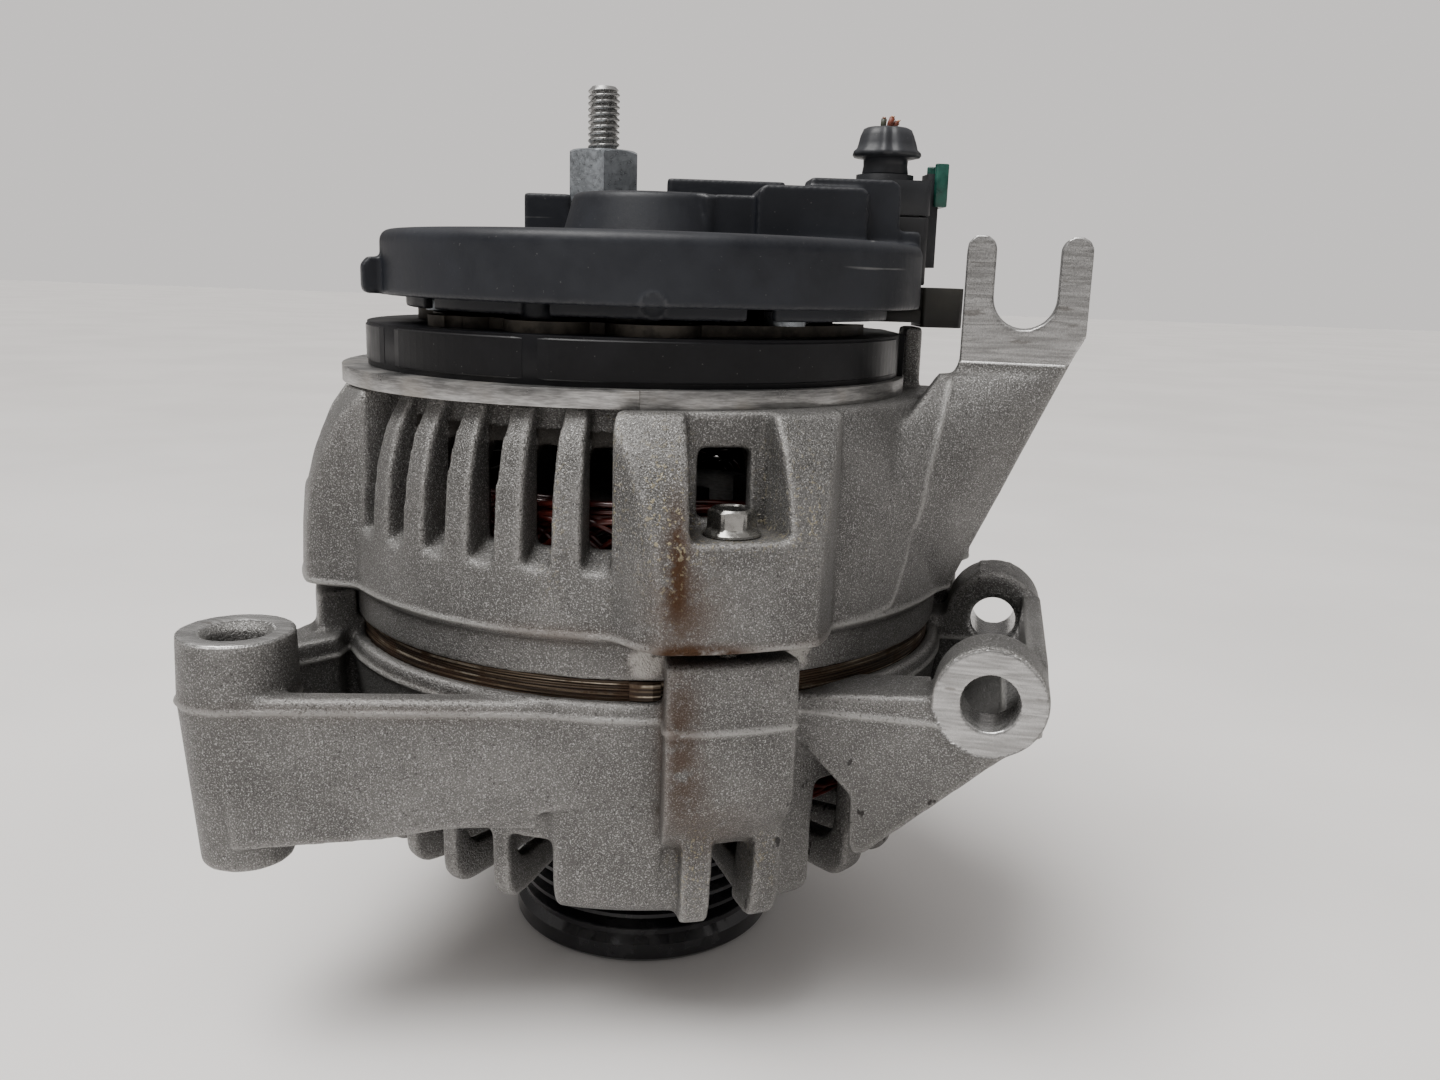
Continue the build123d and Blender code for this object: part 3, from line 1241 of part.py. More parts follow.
def plug_body():
    """The plug: insert, head with its rear step, latch bar, and holes for the contacts."""
    insert = block((47.8, 60.0), (-2.2, 12.2), (161.0, 170.6))
    head = round_block((46.2, 62.2), (-4.0, 14.0), (170.4, 178.0), 1.2)
    collar = post(6.6, 177.5, 179.5, BOOT_X, PLUG_Y)
    latch = block(LATCH_X, LATCH_Y, (159.0, LATCH_TOP_Z))
    bridge = block((61.0, LATCH_X[0] + 1.0), LATCH_Y, (172.0, 176.5))
    holes = [post(PIN_R + 0.3, 160.0, 168.0, x, y) for x, y in pin_places()]
    return accessory(carved(joined([insert, head, collar, latch, bridge]), holes))


def plug_boot():
    """The soft mushroom boot where the wires leave the plug."""
    neck = post(5.3, 179.5, 184.5, BOOT_X, PLUG_Y)
    cap = [(0.0, 184.0), (7.0, 184.0), (8.1, 184.6), (8.0, 185.6), (6.6, 187.6), (4.6, 190.0), (0.0, 190.0)]
    body = neck + Pos(BOOT_X, PLUG_Y, 0) * turned(cap, {4: 2.0, 5: 1.0})
    return accessory(body)


def wire_stubs():
    """The cut ends of the wires."""
    stubs = []
    for (dx, dy), top_z in zip(WIRE_OFFSETS, (192.6, 193.2, 192.0)):
        stubs.append(accessory(post(WIRE_R, 190.0, top_z, BOOT_X + dx, PLUG_Y + dy)))
    return stubs


def plug_lock():
    """The green secondary lock: a clip round three sides of the latch bar, which it slides up."""
    clear = 0.2
    wall = 1.3
    outside = round_block(
        (LATCH_X[0] + 1.3, LATCH_X[1] + clear + wall + 0.3),
        (LATCH_Y[0] - clear - wall, LATCH_Y[1] + clear + wall),
        (172.6, 182.2),
        0.6,
    )
    room = block((LATCH_X[0], LATCH_X[1] + clear), (LATCH_Y[0] - clear, LATCH_Y[1] + clear), (170.0, 190.0))
    return accessory(outside - room)


# ------------------------------------------------------------------ build every node
save("front_housing", front_housing())
save("rear_housing", rear_housing())
save("through_bolts", [through_bolt(angle) for angle in BOLT_ANGLES])
save("stator_core", stator_core())
save("stator_winding", stator_winding())
save("phase_leads", phase_leads())

save("front_bearing_outer_race", outer_race(FRONT_BEARING_R, *FRONT_BEARING))
save("front_bearing_inner_race", inner_race(SHAFT_R, *FRONT_BEARING))
save("front_bearing_balls", balls(FRONT_PITCH_R, FRONT_BALL_R, FRONT_BALL_COUNT, FRONT_MIDDLE_Z))
save("front_bearing_cage", ball_cage(FRONT_PITCH_R, FRONT_BALL_R, FRONT_BALL_COUNT, FRONT_MIDDLE_Z))
save("front_bearing_seals", bearing_seals(FRONT_SEAL_R, *FRONT_BEARING))
save("bearing_retainer_plate", bearing_retainer())
save("retainer_screws", retainer_screws())
save("rear_bearing_outer_race", outer_race(REAR_BEARING_R, *REAR_BEARING))
save("rear_bearing_inner_race", inner_race(REAR_JOURNAL_R, *REAR_BEARING))
save("rear_bearing_balls", balls(REAR_PITCH_R, REAR_BALL_R, REAR_BALL_COUNT, REAR_MIDDLE_Z))
save("rear_bearing_cage", ball_cage(REAR_PITCH_R, REAR_BALL_R, REAR_BALL_COUNT, REAR_MIDDLE_Z))
save("rear_bearing_seals", bearing_seals(REAR_SEAL_R, *REAR_BEARING))
save("rear_bearing_sleeve", bearing_sleeve())

save("rotor_shaft", rotor_shaft())
save("front_claw_pole", Pos(0, 0, CLAW_LOW_Z) * claw_pole())
save("rear_claw_pole", rear_claw_pole())
save("coil_bobbin", coil_bobbin())
save("field_coil", field_coil())
save("front_fan", front_fan())
save("rear_fan", rear_fan())
save("front_spacer", ring(SPACER_R, SHAFT_R, FRONT_BEARING_Z + FRONT_BEARING_H, CLAW_LOW_Z - FAN_DISC_H))
save("pulley_spacer", ring(11.5, SHAFT_R, PULLEY_H, FRONT_BEARING_Z))
save("rear_spacer", ring(9.8, REAR_JOURNAL_R, REAR_JOURNAL_Z, REAR_BEARING_Z))
save("slip_ring_carrier", slip_ring_carrier())
save("slip_rings", slip_rings())
save("pulley", pulley())
save("pulley_nut", pulley_nut())

save("heat_sink_plate", heat_sink_plate())
save("rectifier_insulator", rectifier_insulator())
save("positive_plate", positive_plate())
save("positive_diodes", positive_diodes())
save("negative_diodes", negative_diodes())
save("rectifier_screws", stack_screws())

save("brush_holder", brush_holder())
save("brush_lower", brush(SLIP_RINGS_Z[0]))
save("brush_upper", brush(SLIP_RINGS_Z[1]))
save("brush_spring_lower", brush_spring(SLIP_RINGS_Z[0]))
save("brush_spring_upper", brush_spring(SLIP_RINGS_Z[1]))
save("regulator_body", regulator_body())
save("regulator_screws", regulator_screws())
save("rear_cover", rear_cover())

save("output_stud", output_stud())
save("stud_insulator", stud_insulator())
save("stud_nut", stud_nut())
save("terminal_block", terminal_block())
save("regulator_socket", regulator_socket())
save("socket_pins", socket_pins())
save("plug_body", plug_body())
save("plug_boot", plug_boot())
save("wire_stubs", wire_stubs())
save("plug_lock", plug_lock())
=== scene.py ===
import math
import random

import bmesh
import bpy
import numpy as np
from mathutils import Matrix, Vector


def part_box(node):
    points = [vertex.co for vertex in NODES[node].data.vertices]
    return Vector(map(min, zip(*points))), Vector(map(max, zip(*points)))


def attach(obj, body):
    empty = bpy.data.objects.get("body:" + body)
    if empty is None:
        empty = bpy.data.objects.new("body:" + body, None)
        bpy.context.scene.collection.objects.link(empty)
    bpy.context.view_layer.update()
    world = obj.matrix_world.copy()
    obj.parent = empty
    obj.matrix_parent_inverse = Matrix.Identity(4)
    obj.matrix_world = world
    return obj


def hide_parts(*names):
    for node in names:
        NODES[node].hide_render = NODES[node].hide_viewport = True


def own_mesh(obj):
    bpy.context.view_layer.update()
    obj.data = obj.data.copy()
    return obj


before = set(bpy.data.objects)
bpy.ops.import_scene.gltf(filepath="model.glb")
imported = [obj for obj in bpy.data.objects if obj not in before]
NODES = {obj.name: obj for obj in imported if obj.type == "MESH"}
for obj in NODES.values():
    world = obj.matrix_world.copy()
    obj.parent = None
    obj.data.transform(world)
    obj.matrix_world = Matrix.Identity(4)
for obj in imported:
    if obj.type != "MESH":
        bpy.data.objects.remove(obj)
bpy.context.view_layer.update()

# A car alternator standing on its pulley.  Metres, +Z up along the shaft.
MM = 0.001
TURN = math.radians(16.0)      # the wiring side and the side lug are turned by this
dice = random.Random(7)


def mm(*values):
    """A point given in millimetres."""
    return Vector(values) * MM


def turned(x, y, z):
    """A point given in millimetres in the turned directions."""
    c, s = math.cos(TURN), math.sin(TURN)
    return mm(x * c - y * s, x * s + y * c, z)


def middle_of(node):
    """The middle of a CAD node's box."""
    low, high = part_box(node)
    return (low + high) / 2


# ------------------------------------------------------------------ camera, floor, light
def place_camera():
    """The camera a little above the housings, looking slightly down."""
    data = bpy.data.cameras.new("camera")
    data.sensor_width = 36.0
    data.lens = 30.0
    data.clip_start = 0.01
    camera = bpy.data.objects.new("camera", data)
    heading, drop, roll = math.radians(12.551), math.radians(12.44), math.radians(1.738)
    turn = Matrix.Rotation(heading, 4, "Z") @ Matrix.Rotation(math.pi / 2 - drop, 4, "X")
    camera.matrix_world = Matrix.Translation(mm(77.7, -271.1, 155.9)) @ turn @ Matrix.Rotation(roll, 4, "Z")
    bpy.context.scene.collection.objects.link(camera)
    bpy.context.scene.camera = camera


def place_floor():
    """A plain pale floor."""
    mesh = bpy.data.meshes.new("floor")
    half = 6.0
    corners = [(-half, -half, 0), (half, -half, 0), (half, half, 0), (-half, half, 0)]
    mesh.from_pydata(corners, [], [(0, 1, 2, 3)])
    floor = bpy.data.objects.new("floor", mesh)
    bpy.context.scene.collection.objects.link(floor)
    paint = Paint("floor_paint", (0.74, 0.73, 0.71), 0.0, 0.5)
    tone = paint.noise(5.0, 3)
    cloud = paint.stretch(tone, 0.3, 0.7)
    paint.set("Base Color", paint.mix(cloud, (0.80, 0.78, 0.765), (0.87, 0.85, 0.835)))
    paint.bump(paint.noise(70.0, 2.0), 0.0004, 0.15)
    mesh.materials.append(paint.material)


def place_lamp(name, place, aim, size, power, color=(1.0, 1.0, 1.0)):
    """A soft square lamp."""
    data = bpy.data.lights.new(name, "AREA")
    data.shape = "RECTANGLE"
    data.size, data.size_y = size
    data.energy = power
    data.color = color
    lamp = bpy.data.objects.new(name, data)
    lamp.location = place
    lamp.rotation_euler = (Vector(aim) - Vector(place)).to_track_quat("-Z", "Y").to_euler()
    bpy.context.scene.collection.objects.link(lamp)


def place_sun():
    """A broad soft light from above and a little in front."""
    data = bpy.data.lights.new("sky_panel", "SUN")
    data.energy = 2.7
    data.angle = math.radians(38.0)
    data.color = (1.0, 0.985, 0.96)
    sun = bpy.data.objects.new("sky_panel", data)
    sun.rotation_euler = Vector((0.30, 0.30, -1.0)).to_track_quat("-Z", "Y").to_euler()
    bpy.context.scene.collection.objects.link(sun)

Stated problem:
What is wanted is an exact copy of the lines from the line containing "if empty is" to the line containing "dice = random.Random(7)", both lines included, and of no other line.

Output below:
    if empty is None:
        empty = bpy.data.objects.new("body:" + body, None)
        bpy.context.scene.collection.objects.link(empty)
    bpy.context.view_layer.update()
    world = obj.matrix_world.copy()
    obj.parent = empty
    obj.matrix_parent_inverse = Matrix.Identity(4)
    obj.matrix_world = world
    return obj


def hide_parts(*names):
    for node in names:
        NODES[node].hide_render = NODES[node].hide_viewport = True


def own_mesh(obj):
    bpy.context.view_layer.update()
    obj.data = obj.data.copy()
    return obj


before = set(bpy.data.objects)
bpy.ops.import_scene.gltf(filepath="model.glb")
imported = [obj for obj in bpy.data.objects if obj not in before]
NODES = {obj.name: obj for obj in imported if obj.type == "MESH"}
for obj in NODES.values():
    world = obj.matrix_world.copy()
    obj.parent = None
    obj.data.transform(world)
    obj.matrix_world = Matrix.Identity(4)
for obj in imported:
    if obj.type != "MESH":
        bpy.data.objects.remove(obj)
bpy.context.view_layer.update()

# A car alternator standing on its pulley.  Metres, +Z up along the shaft.
MM = 0.001
TURN = math.radians(16.0)      # the wiring side and the side lug are turned by this
dice = random.Random(7)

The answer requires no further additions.